Un art poétique paradoxal

La référence aux mains du poète à deux reprises dans le texte, rappelle son activité essentielle : écrire, car la neige qu’il prend dans sa main (v. 2) s’est, en rêve, substituée au crayon. Si la neige fond, c’est pour mieux laisser place au crayon qui, lui, est solide. Le poète est en manque de créativité. Ainsi, il affirme au vers 5 que « ses mains n’ont rien à faire » : au désœuvrement va succéder l’activité créatrice ouverte sur le « désordre infini » (v. 32) qui arrive comme un appel : « j’entends l’autre ».

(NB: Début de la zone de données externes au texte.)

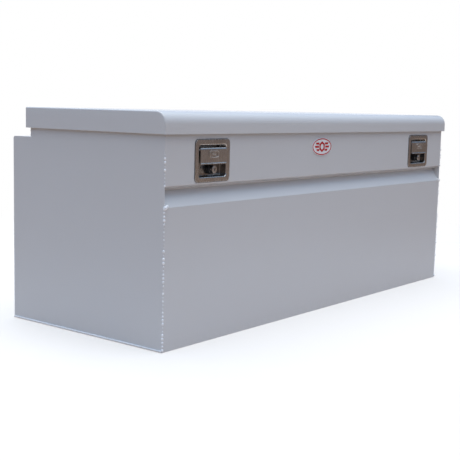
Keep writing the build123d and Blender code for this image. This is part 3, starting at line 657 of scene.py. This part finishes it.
def beadTree():
    # drops of weld metal along a path, each a little different in size
    tree = bpy.data.node_groups.new("weldBead", "GeometryNodeTree")
    face = tree.interface
    face.new_socket("Path", in_out="INPUT", socket_type="NodeSocketGeometry")
    for name, value in (("Width", 0.004), ("Height", 0.002), ("Pitch", 0.003), ("Unevenness", 0.3)):
        socket = face.new_socket(name, in_out="INPUT", socket_type="NodeSocketFloat")
        socket.default_value = value
    face.new_socket("Seed", in_out="INPUT", socket_type="NodeSocketInt")
    face.new_socket("Finish", in_out="INPUT", socket_type="NodeSocketMaterial")
    face.new_socket("Bead", in_out="OUTPUT", socket_type="NodeSocketGeometry")
    node = tree.nodes.new
    link = tree.links.new
    start = node("NodeGroupInput")
    end = node("NodeGroupOutput")
    curve = node("GeometryNodeMeshToCurve")
    link(start.outputs["Path"], curve.inputs[0])
    resample = node("GeometryNodeResampleCurve")
    resample.mode = "LENGTH"
    link(curve.outputs[0], resample.inputs["Curve"])
    link(start.outputs["Pitch"], resample.inputs["Length"])
    drop = node("GeometryNodeMeshUVSphere")
    drop.inputs["Segments"].default_value = 8
    drop.inputs["Rings"].default_value = 5
    drop.inputs["Radius"].default_value = 0.5
    size = node("ShaderNodeCombineXYZ")
    link(start.outputs["Width"], size.inputs["X"])
    link(start.outputs["Width"], size.inputs["Y"])
    link(start.outputs["Height"], size.inputs["Z"])
    smooth = node("GeometryNodeSetShadeSmooth")
    link(drop.outputs["Mesh"], smooth.inputs["Geometry"])
    place = node("GeometryNodeInstanceOnPoints")
    link(resample.outputs["Curve"], place.inputs["Points"])
    link(smooth.outputs["Geometry"], place.inputs["Instance"])
    low = node("ShaderNodeMath")
    low.operation = "SUBTRACT"
    low.inputs[0].default_value = 1.0
    link(start.outputs["Unevenness"], low.inputs[1])
    high = node("ShaderNodeMath")
    high.operation = "ADD"
    high.inputs[0].default_value = 1.0
    link(start.outputs["Unevenness"], high.inputs[1])
    chance = node("FunctionNodeRandomValue")
    chance.data_type = "FLOAT"
    link(low.outputs[0], chance.inputs[2])
    link(high.outputs[0], chance.inputs[3])
    link(start.outputs["Seed"], chance.inputs["Seed"])
    scaled = node("ShaderNodeVectorMath")
    scaled.operation = "SCALE"
    link(size.outputs[0], scaled.inputs[0])
    link(chance.outputs[1], scaled.inputs["Scale"])
    link(scaled.outputs[0], place.inputs["Scale"])
    real = node("GeometryNodeRealizeInstances")
    link(place.outputs[0], real.inputs[0])
    finish = node("GeometryNodeSetMaterial")
    link(real.outputs[0], finish.inputs["Geometry"])
    link(start.outputs["Finish"], finish.inputs["Material"])
    link(finish.outputs[0], end.inputs[0])
    return tree


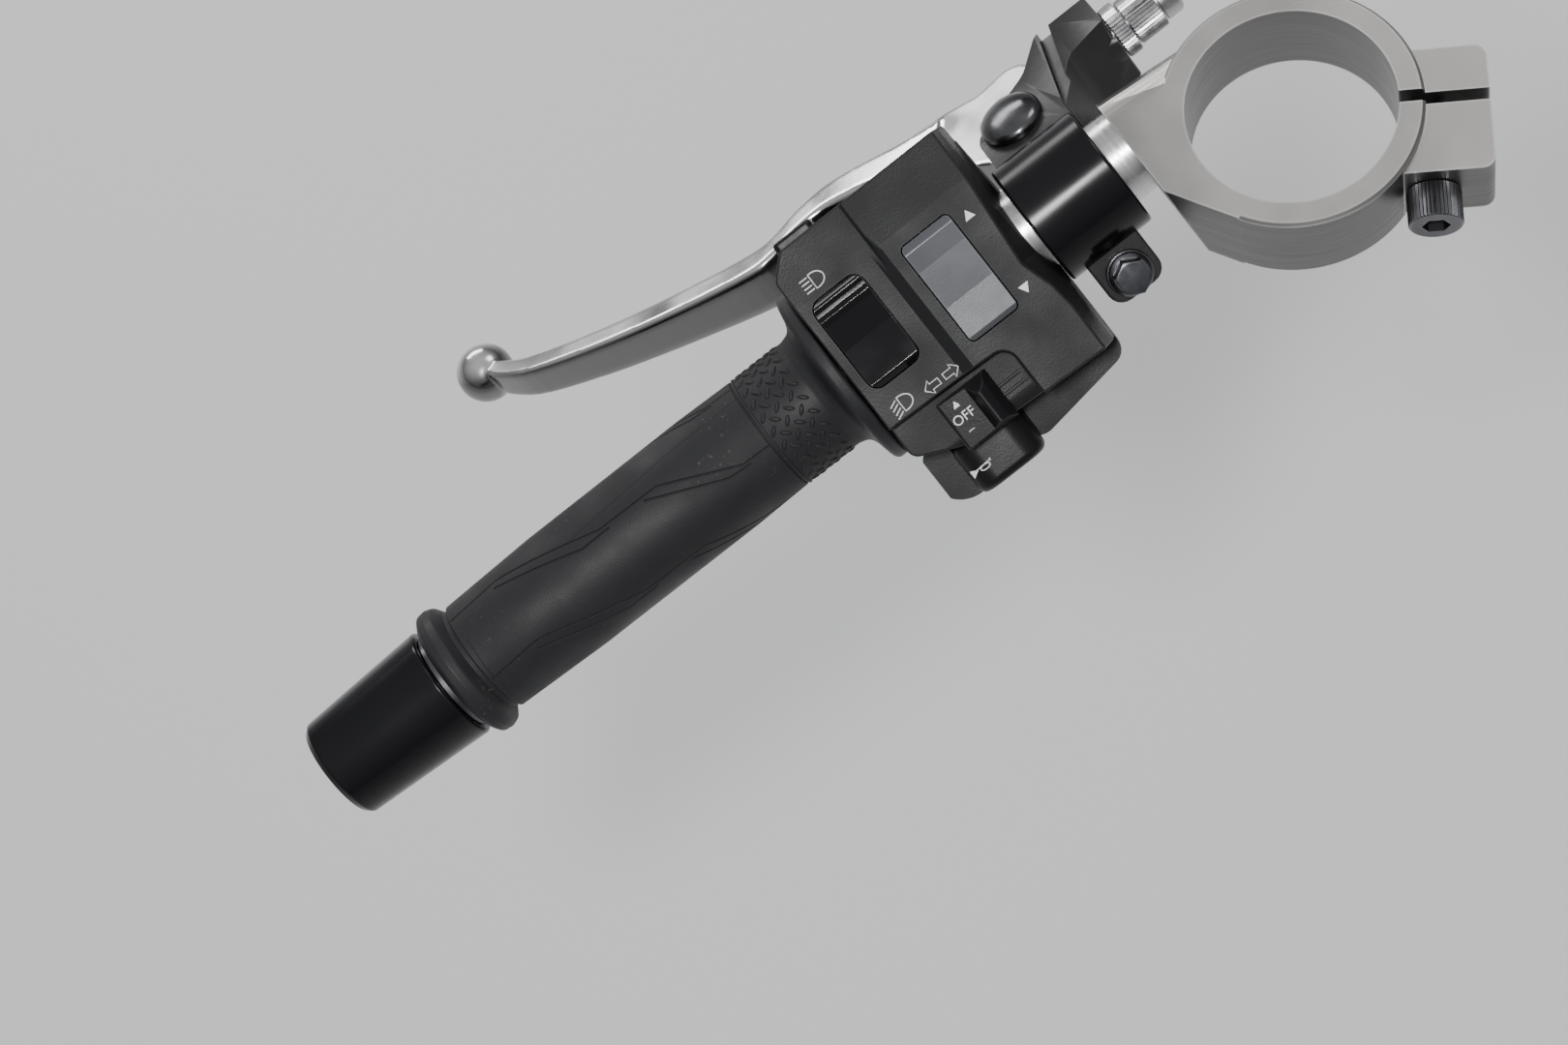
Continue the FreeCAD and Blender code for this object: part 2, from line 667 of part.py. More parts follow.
def dimmer_rocker():
    """Black rocker with two raised ribs in front and a crease across its middle."""
    front = dimmer_reach + dimmer_length / 2
    rear = dimmer_reach - dimmer_length / 2
    top = level_top()
    low = top - rocker_depth + seat_gap
    rows = [(front, low), (front, top + 1.0), (front - 1.4, top + 2.8, 0.5), (front - 2.6, top + 1.9),
            (front - 3.6, top + 1.9), (front - 4.8, top + 2.7, 0.5), (front - 6.4, top + 1.3),
            (dimmer_reach - 1.0, top + 0.5), (rear + 1.4, top + 2.2, 0.6), (rear, top + 0.8), (rear, low)]
    inner = dimmer_station - dimmer_width / 2
    body = end_prism(rows, inner, inner + dimmer_width)
    plan = rectangle(dimmer_station, dimmer_reach, dimmer_width, dimmer_length, rocker_corner)
    return onto_bar(body.common(plan_prism(plan, 0, above)), pod_roll)


def turn_slider():
    """Turn-signal slider: a flat label face with a wedge-shaped ridge on its inner side."""
    low = level_top() - tray_depth + seat_gap
    top = level_top() + slider_rise
    inner = slider_station - slider_width / 2
    outer = slider_station + slider_width / 2
    front = tray_reach - 1.2
    rear = front - slider_length
    peak = top + slider_ridge
    rows = [(outer, low, 0), (outer, top - 0.6, 0.5), (inner + 4.6, top, 0), (inner + 2.4, peak, 0.8),
            (inner, peak - 2.6, 0.8), (inner - 1.6, low + 2.0, 0), (inner - 1.6, low, 0)]
    body = side_prism(rows, rear, front)
    # reach and height of what is sloped off in front and behind
    nose = [(front + 1, peak + 2), (front - 5.0, peak + 2), (front, top - 1.0), (front + 1, top - 1.0)]
    tail = [(rear - 1, low - 1), (rear - 1, peak + 5), (rear + 2.5, peak + 5), (rear, top - 6)]
    for slope in (nose, tail):
        body = body.cut(end_prism(slope, inner - 5, outer + 5))
    return onto_bar(body, pod_roll)


def horn_prism(grow):
    """The horn button's body, or its pocket when grown by the running gap."""
    a = horn_width / 2 + grow
    b = horn_height / 2 + grow
    rows = [(horn_station - a, horn_level - b, 6.0), (horn_station - a, horn_level + b, 6.0),
            (horn_station + a, horn_level + b, 6.0), (horn_station + a, horn_level - b, 6.0)]
    return side_prism(rows, -horn_tip - grow, horn_depth - horn_tip + grow)


def horn_button():
    body = horn_prism(0)
    return onto_bar(bevel_edges(body, 2.0, lambda m, e: m.y < -horn_tip + 0.01), pod_roll)


def trigger_prism(grow):
    """The passing-light trigger's body on the front of the housing, or its pocket."""
    a = trigger_width / 2 + grow
    low, high = trigger_low - grow, trigger_high + grow
    rows = [(trigger_station - a, low, 1.5), (trigger_station - a, high, 1.5),
            (trigger_station + a, high, 1.5), (trigger_station + a, low, 1.5)]
    return side_prism(rows, pod_front - 6.0 - grow, trigger_tip)


def pass_trigger():
    body = bevel_edges(trigger_prism(0), 1.0, lambda m, e: m.y > trigger_tip - 0.01)
    return onto_bar(body, pod_roll)


def grip():
    """Moulded rubber grip: inner disc, neck, raised band, barrel and outer flange."""
    hole = bore_in_sleeve
    disc_end = grip_inner + grip_disc
    band_start = disc_end + neck_length
    band_end = band_start + band_length
    flange_start = grip_outer - flange_width
    band_r = grip_end_r + band_rise
    groove = flange_start - 1.2
    rows = [(grip_inner, hole), (grip_inner, grip_disc_r), (disc_end - 1.4, grip_disc_r),
            (disc_end, grip_disc_r - 1.4), (disc_end + 0.8, grip_neck_r + 1.6),
            (disc_end + 2.6, grip_neck_r - 0.8), (band_start, grip_neck_r - 0.8), (band_start, band_r),
            (band_end, band_r), (band_end, grip_end_r + 0.2), (band_end + 16.0, grip_r),
            (flange_start - 26.0, grip_r), (groove, grip_end_r), (groove, grip_end_r - flange_groove),
            (flange_start, grip_end_r - flange_groove), (flange_start + 2.8, flange_r),
            (grip_outer - 2.0, flange_r), (grip_outer, flange_r - 2.0), (grip_outer, hole)]
    return onto_bar(turned(rows))


def bar_end_spacer():
    ring = sleeve(spacer_r, grip_outer + seat_gap, weight_inner - seat_gap)
    return onto_bar(ring.cut(sleeve(end_screw_r + sleeve_gap, grip_outer, weight_inner + 1)))


def screw_seat():
    """Station of the counterbore's floor in the bar-end weight."""
    return weight_outer - end_screw_head - 1.2


def bar_end_weight():
    """Tapered steel weight with a counterbore for its screw."""
    screw_hole = end_screw_r + sleeve_gap
    bore_r = end_screw_head_r + 0.1
    rows = [(weight_inner, screw_hole), (weight_inner, weight_inner_r), (weight_outer - 1.6, weight_outer_r),
            (weight_outer, weight_outer_r - 1.6), (weight_outer, bore_r), (screw_seat(), bore_r),
            (screw_seat(), screw_hole)]
    return onto_bar(turned(rows))


def bar_end_screw():
    seat = screw_seat() + seat_gap
    top = seat + end_screw_head
    screw = sleeve(end_screw_head_r, seat, top).fuse(sleeve(end_screw_r, weight_inner - 14.0, seat + 1))
    return onto_bar(screw.cut(hexagon(end_screw_hex, 4.0, V(-top - 1.0, 0, 0), V(1, 0, 0))))


for name, shape in (
        ("clip_on_clamp", fork_clamp()),
        ("pinch_bolt", pinch_bolt()),
        ("bar_tube", bar_tube()),
        ("lever_perch", lever_perch()),
        ("perch_washer", perch_washer()),
        ("perch_bolt", perch_bolt()),
        ("lever_pivot_bolt", lever_pivot_bolt()),
        ("lever_pivot_nut", lever_pivot_nut()),
        ("clutch_lever", clutch_lever()),
        ("cable_adjuster", cable_adjuster()),
        ("adjuster_lock_ring", adjuster_lock_ring()),
        ("switch_housing_upper", switch_housing_upper()),
        ("switch_housing_lower", switch_housing_lower()),
        ("select_rocker", select_rocker()),
        ("dimmer_rocker", dimmer_rocker()),
        ("turn_slider", turn_slider()),
        ("horn_button", horn_button()),
        ("pass_trigger", pass_trigger()),
        ("grip", grip()),
        ("bar_end_spacer", bar_end_spacer()),
        ("bar_end_weight", bar_end_weight()),
        ("bar_end_screw", bar_end_screw())):
    save(name, shape)
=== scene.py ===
# %% [markdown]
# # The left clip-on handlebar of a sport motorcycle
# This lesson finishes a part that was built in CAD: the clamp on the fork, the bar, the
# clutch lever on its perch, the switch housing and the rubber grip. The CAD model is loaded
# as a fixed frame, and each piece is then modelled again with soft edges, engraved lines and
# a finish of its own, at the place where the CAD put it.

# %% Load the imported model
import math
import bpy
from mathutils import Matrix, Vector


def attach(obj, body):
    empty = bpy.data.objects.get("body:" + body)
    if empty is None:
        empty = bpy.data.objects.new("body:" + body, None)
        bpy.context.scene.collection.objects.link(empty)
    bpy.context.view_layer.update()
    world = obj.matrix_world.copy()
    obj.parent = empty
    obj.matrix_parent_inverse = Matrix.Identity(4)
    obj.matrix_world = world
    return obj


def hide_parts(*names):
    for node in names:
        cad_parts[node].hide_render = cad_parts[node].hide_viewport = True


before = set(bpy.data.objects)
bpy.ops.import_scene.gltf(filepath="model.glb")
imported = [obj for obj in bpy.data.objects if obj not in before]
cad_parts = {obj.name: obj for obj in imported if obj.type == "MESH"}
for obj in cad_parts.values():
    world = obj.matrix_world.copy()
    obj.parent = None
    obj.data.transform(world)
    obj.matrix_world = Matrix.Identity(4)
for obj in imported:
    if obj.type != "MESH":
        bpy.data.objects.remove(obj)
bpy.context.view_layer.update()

# %% [markdown]
# ## Camera
# The photo looks steeply down over the rider's left hand. The place and the three
# directions of the camera come from a fit to the bar's bands, the clamp ring and the grip.

# %% Set up the camera
PHOTO_WIDTH = 1620
PHOTO_FOCAL = 3960.0
camera_data = bpy.data.cameras.new("photo_camera")
camera_data.sensor_width = 36.0
camera_data.lens = 36.0 * PHOTO_FOCAL / PHOTO_WIDTH
camera_data.clip_start, camera_data.clip_end = 0.05, 20.0
camera = bpy.data.objects.new("photo_camera", camera_data)
bpy.context.scene.collection.objects.link(camera)
right = Vector((0.8308282, -0.5315763, -0.1647761))
down = Vector((-0.5526920, -0.7533976, -0.3562635))
ahead = Vector((0.0652393, 0.3870642, -0.9197419))
turn = Matrix((right, -down, -ahead)).transposed().to_4x4()
camera.matrix_world = Matrix.Translation((-0.210924, -0.357423, 0.821858)) @ turn
bpy.context.scene.camera = camera
print("lens:", round(camera_data.lens, 1), "mm")

# %% [markdown]
# ## Floor and light
# A pale floor well below the part keeps its shadow soft, and large lamps act as the sky and
# the bright windows that draw long highlights on polished and painted round pieces.

# %% Lay the floor and hang the lamps
FLOOR_LEVEL, FLOOR_SIZE = -0.62, 400.0


def select_only(*chosen):
    """Select these objects and nothing else; the last one is the active one."""
    bpy.ops.object.select_all(action="DESELECT")
    for piece in chosen:
        piece.select_set(True)
    bpy.context.view_layer.objects.active = chosen[-1]


def settle(piece):
    """Leave a piece where it stands, but with its own origin at the frame's origin."""
    select_only(piece)
    bpy.ops.object.transform_apply(location=True, rotation=True, scale=True)
    return piece


bpy.ops.object.select_all(action="DESELECT")
bpy.ops.mesh.primitive_plane_add(size=FLOOR_SIZE, location=(0, 0, FLOOR_LEVEL))
floor = settle(bpy.context.object)
floor.name = "studio_floor"
floor_paint = bpy.data.materials.new("pale_floor")
floor_paint.use_nodes = True
floor_shader = floor_paint.node_tree.nodes["Principled BSDF"]
floor_shader.inputs["Base Color"].default_value = (0.80, 0.80, 0.805, 1)
floor_shader.inputs["Roughness"].default_value = 0.9
floor.data.materials.append(floor_paint)


def hang_lamp(name, place, aim, size, watts):
    """A soft lamp of a width and height at a place, turned towards a point."""
    lamp_data = bpy.data.lights.new(name, "AREA")
    lamp_data.shape = "RECTANGLE"
    lamp_data.size, lamp_data.size_y = size
    lamp_data.energy = watts
    lamp = bpy.data.objects.new(name, lamp_data)
    bpy.context.scene.collection.objects.link(lamp)
    lamp.location = place
    lamp.rotation_euler = (Vector(aim) - Vector(place)).to_track_quat("-Z", "Y").to_euler()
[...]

Ainsi, le champ lexical de l’écriture imprègne le texte d’une vitalité créative débordante qui révèle l’aspiration profonde du poète : « page à page », « inscriptions », « signes », « ligne », « corresponds ». L’entreprise est valorisée par un lexique mélioratif qui renvoie à ce projet que l’auteur souhaite fécond et enrichissant : « j’adore » (v.3), « merveilleux » (v. 12), « divines » (v. 30), « prospère » (v. 22), « cœur » (v. 35).

Le poète va naître de la littérature : « je prends naissance » (v. 33) en participant à la re-création du « monde », substantif particulièrement significatif car dernier mot du poème : c’est sur cette impression d’universalité que se termine le rêve, impression déjà évoquée au vers 29 : la conquête du monde poétique est un projet  tenace, lumineux et vibrant car plein de « couleurs vivantes » (v. 16) ; le poème est teinté d’une dimension cosmique grâce aux quatre éléments qui sont représentés : l’eau par les termes « mer » (v. 15 et 17), « torrents » (v. 26), le feu par le verbe « brûle » (v. 21), l’air par le terme « ciel » (v. 12, 13, 28), la terre par les termes « terrestre » (v. 9), « sol « (v. 28), ainsi que les trois règnes : animal par les termes « cheval » (v. 22), « onagre » et « truites » (v. 23), végétal par le terme « jardin », minéral par les termes « cuivre », « argent », « roc », « métallique ». Le poète célèbre la beauté du monde et son extrême diversité. Dans une frénésie euphorique, il glorifie l’univers duquel il compte saisir la quintessence dans son projet poétique.